Reservoir pressure primarily declines due to the extraction of hydrocarbons and associated fluids (like water or gas) from the reservoir. As fluids are removed, the volume of material supporting the pressure decreases. Natural depletion, rock and fluid expansion, and the influx of water or gas from adjacent formations can also affect pressure.
How is reservoir pressure measured?
Reservoir pressure is measured using specialized downhole gauges lowered into a well. These tools record pressure at various depths and times, providing critical data for reservoir management and analysis. Well tests, where a well is shut in to allow pressure to build up, are common methods to determine static reservoir pressure.

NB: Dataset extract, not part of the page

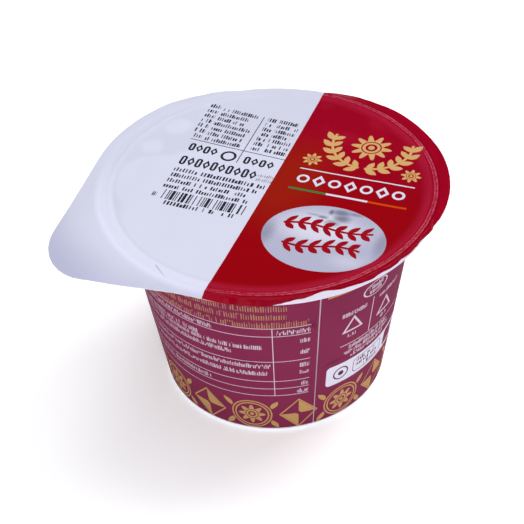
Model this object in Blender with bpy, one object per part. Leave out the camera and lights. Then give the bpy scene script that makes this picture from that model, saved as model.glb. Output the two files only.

Can reservoir pressure be increased?
Yes, reservoir pressure can be increased through various enhanced oil recovery (EOR) techniques. Common methods include water flooding (injecting water into the reservoir) or gas injection (injecting natural gas, carbon dioxide, or nitrogen) to displace hydrocarbons and maintain pressure, thereby improving overall recovery. These methods often involve significant capital expenditures.
Why is reservoir pressure important for investors?
For investors, reservoir pressure is a key indicator of a company's underlying asset quality and future production potential. Stable or managed reservoir pressure suggests consistent production and predictable cash flows. Rapid, unmanaged pressure decline can signal higher future operating expenses for artificial lift or EOR, reduced reserves, and lower profitability, impacting the company's financial health and stock performance.
What is the difference between reservoir pressure and bottom-hole pressure?
Reservoir pressure refers to the pressure within the entire underground rock formation that holds the oil and gas. Bottom-hole pressure (BHP) is the pressure measured at the very bottom of a specific wellbore. While related, BHP is influenced by the flow of fluids into the wellbore and can be lower than the average reservoir pressure during production due to pressure drop as fluids move towards the well.